The Nasdaq transfer and Nasdaq-100 inclusion — announced November 20, 2025, effective December 9, 2025 for the exchange transfer, and January 20, 2026 for the Nasdaq-100 addition — are symbolic events with real commercial implications. Walmart’s decision to list on the Nasdaq — historically associated with technology companies — over the NYSE where it had traded for decades was explicitly described by the company as an expression of how deeply technology is embedded in its operations and growth strategy.
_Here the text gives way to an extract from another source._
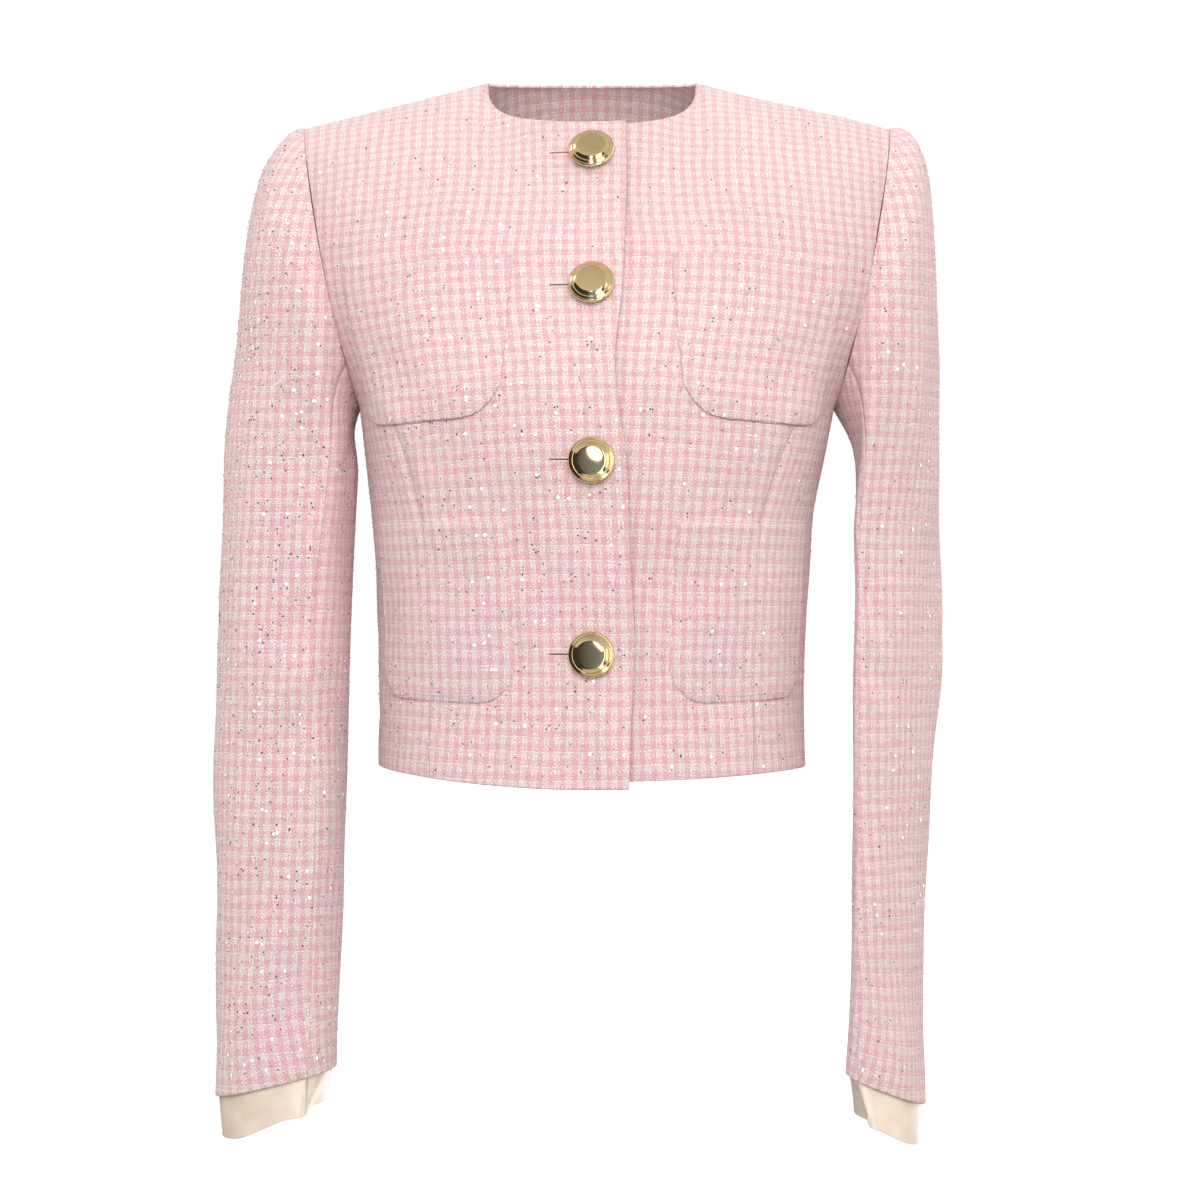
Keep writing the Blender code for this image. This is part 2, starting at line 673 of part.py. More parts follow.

The Nasdaq-100 inclusion forces every index fund tracking the Nasdaq-100 to buy Walmart shares, creating mechanical buying pressure and broadening the investor base to include the vast pool of tech-oriented institutional investors who track Nasdaq indices. The 3-for-1 stock split of the prior fiscal year was specifically designed to make Walmart shares more accessible for the approximately 1.6 million US associates who are now eligible for equity compensation under the company’s reward programmes — a labour relations and retention strategy as much as a financial one.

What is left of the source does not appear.